Summit’s massive Arnold Logistics Center handles all supplies for Scouts

THE SUMMIT — Stress meds, tarps, mops and 5-gallon buckets — these are some of the hottest items requested by contingents of Boy Scouts encamped at the Summit Bechtel Family Scout Reserve.

If it’s out on site at the 2013 National Scout Jamboree, it passed through the Arnold Logistics Center, a 75,000-square-foot building operating as the nerve center of the event.

Its staff is in charge of receiving, assembling and delivering $28 million worth of stuff to 6,600 locations at the Summit.

Over the past three months, 35,000 pallets have been delivered to campsites, Summit headquarters and adventure bases. The space will fill and empty a total of five times when all is said and done.

Floor supervisor Brenda Howells was busy Wednesday packing boxes of wrenches, towels, hand sanitizer, paper and printer ink.

“We get it out there so the show keeps going,” she said. “It’s a huge production.”

The most important prop of the show? Toilet paper, says Howells.

She is one of 12 full-time Boy Scouts of America (BSA) employees whose work here will continue through the Jamboree and beyond.

At its peak, the logistics center employed close to 50 people, the majority of whom were temporary contract employees, according to Christopher Walsh, operations manager at the facility.

Its high-density storage system and robust fire suppression system are designed to “get as much sardines, so to speak, into this can as we can,” says Michael Gerard of National Supply Group.

Work began in earnest at the end of March. The 800 Summit campsites were all supplied by the beginning of June.

“Up until the Jamboree, it was very stressful because we had a ton of stuff that had to go out,” said Walsh. “And we’re spread out over 10,000 acres.”
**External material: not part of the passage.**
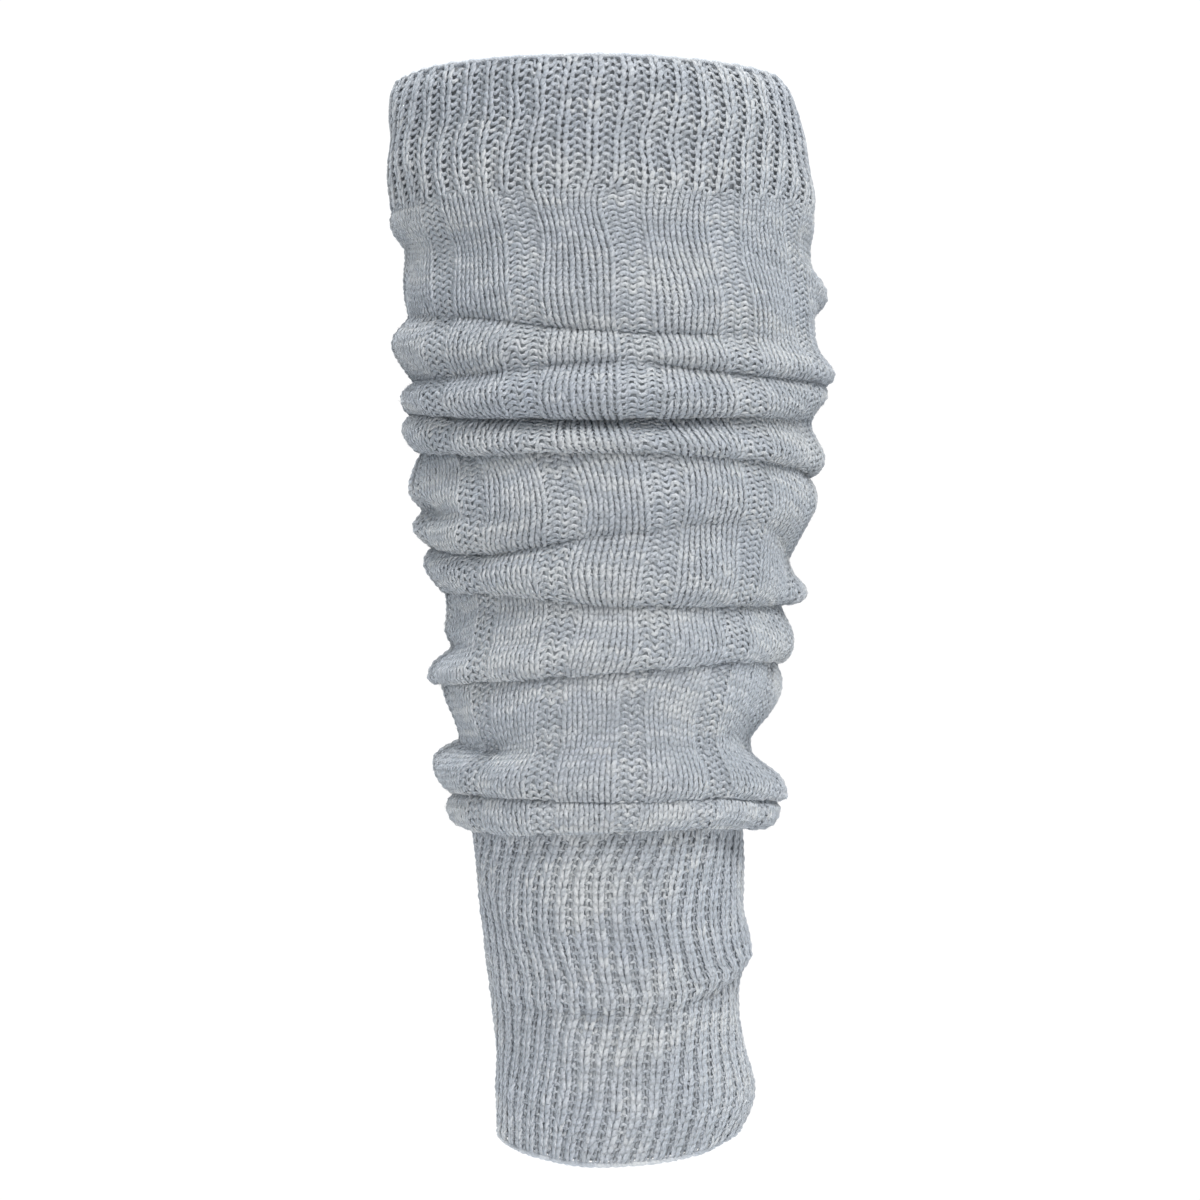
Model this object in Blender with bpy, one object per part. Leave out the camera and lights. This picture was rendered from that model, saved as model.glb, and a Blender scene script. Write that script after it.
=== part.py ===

Supplying the Jamboree itself is just the staff’s latest hurdle, and their work doesn’t end when the last Scout steps off site.

When the event is over, the workers will bring everything back, clean it up, inspect it, fix it, re-inventory it, repack it and store it for future Jamborees and high-adventure activities.

The “recovery” process, as it’s called, will take six months or more. Then it will be time to roll into preparing for high adventure camps that start next summer.

So would the Jamboree be happening at all if it weren’t for the Arnold Logistics Center staff? Walsh smiles and hedges his words.

“It’s their dream that they could supply everything, and it’s up to us to make sure that happens,” he said.